WHAT IS REQUIRED:
Which lines hold the string "shows"? Copy every one of them.

==== MATERIAL PROVIDED ====

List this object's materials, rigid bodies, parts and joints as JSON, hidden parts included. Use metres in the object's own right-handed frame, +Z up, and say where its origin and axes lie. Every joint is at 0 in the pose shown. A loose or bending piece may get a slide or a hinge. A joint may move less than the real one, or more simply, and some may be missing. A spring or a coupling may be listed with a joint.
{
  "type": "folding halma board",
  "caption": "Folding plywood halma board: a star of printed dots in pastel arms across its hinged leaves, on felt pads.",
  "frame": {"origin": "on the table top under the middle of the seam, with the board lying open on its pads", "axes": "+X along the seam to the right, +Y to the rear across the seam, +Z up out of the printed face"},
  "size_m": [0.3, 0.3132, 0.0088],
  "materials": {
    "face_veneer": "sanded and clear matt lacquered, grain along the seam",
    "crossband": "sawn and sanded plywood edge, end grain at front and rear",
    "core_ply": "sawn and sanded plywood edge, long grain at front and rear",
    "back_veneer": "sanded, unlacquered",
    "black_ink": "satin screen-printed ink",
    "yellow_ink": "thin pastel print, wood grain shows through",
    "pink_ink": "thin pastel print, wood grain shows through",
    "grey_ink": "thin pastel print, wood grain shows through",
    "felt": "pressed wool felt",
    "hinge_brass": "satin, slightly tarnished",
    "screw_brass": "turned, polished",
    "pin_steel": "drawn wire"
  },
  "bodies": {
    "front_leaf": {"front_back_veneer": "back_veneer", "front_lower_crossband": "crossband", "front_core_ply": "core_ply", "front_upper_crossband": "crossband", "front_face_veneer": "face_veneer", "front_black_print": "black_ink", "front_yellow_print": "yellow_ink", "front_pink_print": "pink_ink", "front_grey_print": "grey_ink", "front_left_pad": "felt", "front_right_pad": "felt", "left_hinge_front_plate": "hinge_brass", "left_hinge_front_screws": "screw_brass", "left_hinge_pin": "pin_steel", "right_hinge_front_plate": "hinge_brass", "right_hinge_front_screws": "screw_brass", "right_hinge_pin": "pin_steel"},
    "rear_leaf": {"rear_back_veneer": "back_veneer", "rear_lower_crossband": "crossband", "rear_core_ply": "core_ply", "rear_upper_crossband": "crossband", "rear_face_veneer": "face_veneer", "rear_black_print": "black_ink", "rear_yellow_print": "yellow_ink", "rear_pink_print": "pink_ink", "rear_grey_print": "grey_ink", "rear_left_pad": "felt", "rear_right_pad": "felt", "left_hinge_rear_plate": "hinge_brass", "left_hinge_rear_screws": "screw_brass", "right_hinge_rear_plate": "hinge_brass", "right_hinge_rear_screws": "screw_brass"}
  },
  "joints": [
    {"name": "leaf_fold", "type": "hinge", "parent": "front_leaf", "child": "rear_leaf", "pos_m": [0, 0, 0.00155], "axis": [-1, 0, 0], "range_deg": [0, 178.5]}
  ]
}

====
==== MATERIAL PROVIDED ====

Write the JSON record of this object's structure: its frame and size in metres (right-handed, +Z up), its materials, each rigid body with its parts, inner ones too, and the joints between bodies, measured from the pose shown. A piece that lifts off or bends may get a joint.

====
==== MATERIAL PROVIDED ====

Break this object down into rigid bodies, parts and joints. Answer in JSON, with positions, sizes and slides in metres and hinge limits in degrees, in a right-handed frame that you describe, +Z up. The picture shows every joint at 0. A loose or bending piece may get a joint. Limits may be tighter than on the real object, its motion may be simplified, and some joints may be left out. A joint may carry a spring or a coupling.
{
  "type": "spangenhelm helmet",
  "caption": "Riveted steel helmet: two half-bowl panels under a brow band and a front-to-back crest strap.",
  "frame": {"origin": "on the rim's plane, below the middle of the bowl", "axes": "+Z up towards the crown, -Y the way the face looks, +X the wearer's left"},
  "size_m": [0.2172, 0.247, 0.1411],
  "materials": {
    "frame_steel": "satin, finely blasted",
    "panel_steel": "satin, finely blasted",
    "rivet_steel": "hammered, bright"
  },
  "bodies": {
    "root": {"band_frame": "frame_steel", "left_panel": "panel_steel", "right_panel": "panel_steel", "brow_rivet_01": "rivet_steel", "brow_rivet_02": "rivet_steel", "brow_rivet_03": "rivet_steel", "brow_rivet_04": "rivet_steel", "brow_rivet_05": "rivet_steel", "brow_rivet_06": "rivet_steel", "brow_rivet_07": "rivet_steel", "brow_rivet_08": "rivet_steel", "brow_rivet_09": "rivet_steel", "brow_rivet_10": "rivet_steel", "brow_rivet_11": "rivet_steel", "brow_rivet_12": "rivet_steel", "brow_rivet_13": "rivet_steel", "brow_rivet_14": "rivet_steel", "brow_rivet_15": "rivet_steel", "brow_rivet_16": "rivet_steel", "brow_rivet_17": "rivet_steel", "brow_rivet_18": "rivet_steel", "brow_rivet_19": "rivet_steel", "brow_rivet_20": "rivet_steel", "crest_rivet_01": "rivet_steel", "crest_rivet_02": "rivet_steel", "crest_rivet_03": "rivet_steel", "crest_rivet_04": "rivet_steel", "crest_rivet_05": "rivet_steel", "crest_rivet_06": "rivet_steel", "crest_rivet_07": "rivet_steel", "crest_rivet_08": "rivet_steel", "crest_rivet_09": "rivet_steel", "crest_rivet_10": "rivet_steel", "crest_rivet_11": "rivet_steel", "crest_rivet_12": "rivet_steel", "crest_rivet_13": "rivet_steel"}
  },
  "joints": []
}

====

FINAL RESULT:
    "yellow_ink": "thin pastel print, wood grain shows through",
    "pink_ink": "thin pastel print, wood grain shows through",
    "grey_ink": "thin pastel print, wood grain shows through",
Break this object down into rigid bodies, parts and joints. Answer in JSON, with positions, sizes and slides in metres and hinge limits in degrees, in a right-handed frame that you describe, +Z up. The picture shows every joint at 0. A loose or bending piece may get a joint. Limits may be tighter than on the real object, its motion may be simplified, and some joints may be left out. A joint may carry a spring or a coupling.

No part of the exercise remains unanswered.